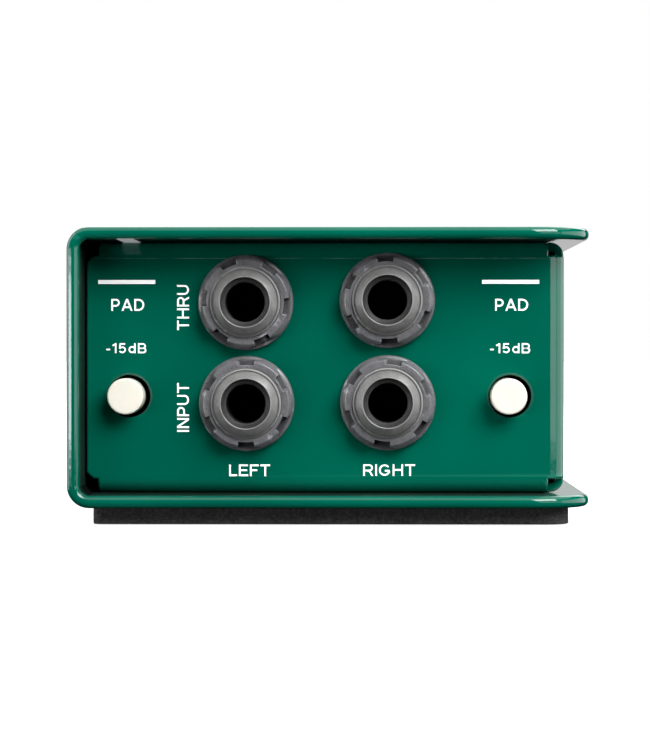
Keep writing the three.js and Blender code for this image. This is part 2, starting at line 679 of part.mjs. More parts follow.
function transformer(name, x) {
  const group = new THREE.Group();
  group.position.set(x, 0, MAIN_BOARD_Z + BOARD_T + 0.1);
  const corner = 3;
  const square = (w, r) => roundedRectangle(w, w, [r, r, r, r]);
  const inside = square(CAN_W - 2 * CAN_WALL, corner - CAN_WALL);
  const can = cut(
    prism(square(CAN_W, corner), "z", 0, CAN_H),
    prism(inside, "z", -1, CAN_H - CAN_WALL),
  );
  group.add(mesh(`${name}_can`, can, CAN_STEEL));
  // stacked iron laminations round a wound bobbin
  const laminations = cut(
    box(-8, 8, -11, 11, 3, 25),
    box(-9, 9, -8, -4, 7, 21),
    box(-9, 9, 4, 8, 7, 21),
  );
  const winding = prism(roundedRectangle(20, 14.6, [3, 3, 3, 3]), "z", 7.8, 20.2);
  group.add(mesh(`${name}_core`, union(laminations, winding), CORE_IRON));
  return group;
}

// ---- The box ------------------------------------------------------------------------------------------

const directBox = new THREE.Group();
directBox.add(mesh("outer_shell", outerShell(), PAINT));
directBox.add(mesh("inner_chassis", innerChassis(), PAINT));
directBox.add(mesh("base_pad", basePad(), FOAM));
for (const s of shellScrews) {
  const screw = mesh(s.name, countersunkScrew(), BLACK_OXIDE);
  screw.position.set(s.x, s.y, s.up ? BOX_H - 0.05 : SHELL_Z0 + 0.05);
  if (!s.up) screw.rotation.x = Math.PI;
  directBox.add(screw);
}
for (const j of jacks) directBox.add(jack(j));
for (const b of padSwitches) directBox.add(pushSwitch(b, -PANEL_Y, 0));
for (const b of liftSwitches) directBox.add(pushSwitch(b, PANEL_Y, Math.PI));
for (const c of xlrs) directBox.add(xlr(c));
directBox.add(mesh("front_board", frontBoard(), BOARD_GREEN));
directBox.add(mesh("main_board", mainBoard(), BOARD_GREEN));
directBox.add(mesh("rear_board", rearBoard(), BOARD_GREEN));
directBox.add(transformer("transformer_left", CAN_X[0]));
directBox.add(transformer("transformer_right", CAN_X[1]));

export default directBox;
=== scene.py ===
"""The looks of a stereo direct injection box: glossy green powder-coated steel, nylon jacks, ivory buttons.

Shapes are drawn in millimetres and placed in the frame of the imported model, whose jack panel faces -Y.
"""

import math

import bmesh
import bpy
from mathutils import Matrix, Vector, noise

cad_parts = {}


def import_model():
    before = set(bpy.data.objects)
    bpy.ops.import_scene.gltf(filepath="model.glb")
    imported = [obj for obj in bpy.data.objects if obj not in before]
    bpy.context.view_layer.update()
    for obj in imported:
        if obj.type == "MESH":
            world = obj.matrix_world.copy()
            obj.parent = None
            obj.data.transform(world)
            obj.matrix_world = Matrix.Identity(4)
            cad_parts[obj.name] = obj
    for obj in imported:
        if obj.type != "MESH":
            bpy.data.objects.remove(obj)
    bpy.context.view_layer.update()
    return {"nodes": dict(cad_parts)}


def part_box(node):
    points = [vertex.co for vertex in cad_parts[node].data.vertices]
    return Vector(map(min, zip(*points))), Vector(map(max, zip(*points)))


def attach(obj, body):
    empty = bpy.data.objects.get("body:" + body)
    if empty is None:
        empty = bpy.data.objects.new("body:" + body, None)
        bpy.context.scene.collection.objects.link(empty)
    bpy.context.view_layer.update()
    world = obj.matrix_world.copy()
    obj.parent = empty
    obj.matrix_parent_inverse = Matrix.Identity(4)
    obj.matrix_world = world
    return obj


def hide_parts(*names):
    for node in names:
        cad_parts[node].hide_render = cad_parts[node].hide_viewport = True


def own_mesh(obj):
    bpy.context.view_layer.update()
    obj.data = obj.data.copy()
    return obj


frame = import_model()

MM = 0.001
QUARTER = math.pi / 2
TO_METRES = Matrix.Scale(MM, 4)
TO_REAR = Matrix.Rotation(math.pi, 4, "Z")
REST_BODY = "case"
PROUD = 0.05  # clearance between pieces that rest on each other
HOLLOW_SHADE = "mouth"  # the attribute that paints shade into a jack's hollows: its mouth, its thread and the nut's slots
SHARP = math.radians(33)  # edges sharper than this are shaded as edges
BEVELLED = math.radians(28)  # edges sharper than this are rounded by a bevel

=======

Exactly those lines that run from the line with "const directBox = new THREE.Group();" through the line with "obj.parent = None" are to be reproduced; both end lines belong to the range.

• **Right answer**
const directBox = new THREE.Group();
directBox.add(mesh("outer_shell", outerShell(), PAINT));
directBox.add(mesh("inner_chassis", innerChassis(), PAINT));
directBox.add(mesh("base_pad", basePad(), FOAM));
for (const s of shellScrews) {
  const screw = mesh(s.name, countersunkScrew(), BLACK_OXIDE);
  screw.position.set(s.x, s.y, s.up ? BOX_H - 0.05 : SHELL_Z0 + 0.05);
  if (!s.up) screw.rotation.x = Math.PI;
  directBox.add(screw);
}
for (const j of jacks) directBox.add(jack(j));
for (const b of padSwitches) directBox.add(pushSwitch(b, -PANEL_Y, 0));
for (const b of liftSwitches) directBox.add(pushSwitch(b, PANEL_Y, Math.PI));
for (const c of xlrs) directBox.add(xlr(c));
directBox.add(mesh("front_board", frontBoard(), BOARD_GREEN));
directBox.add(mesh("main_board", mainBoard(), BOARD_GREEN));
directBox.add(mesh("rear_board", rearBoard(), BOARD_GREEN));
directBox.add(transformer("transformer_left", CAN_X[0]));
directBox.add(transformer("transformer_right", CAN_X[1]));

export default directBox;
=== scene.py ===
"""The looks of a stereo direct injection box: glossy green powder-coated steel, nylon jacks, ivory buttons.

Shapes are drawn in millimetres and placed in the frame of the imported model, whose jack panel faces -Y.
"""

import math

import bmesh
import bpy
from mathutils import Matrix, Vector, noise

cad_parts = {}


def import_model():
    before = set(bpy.data.objects)
    bpy.ops.import_scene.gltf(filepath="model.glb")
    imported = [obj for obj in bpy.data.objects if obj not in before]
    bpy.context.view_layer.update()
    for obj in imported:
        if obj.type == "MESH":
            world = obj.matrix_world.copy()
            obj.parent = None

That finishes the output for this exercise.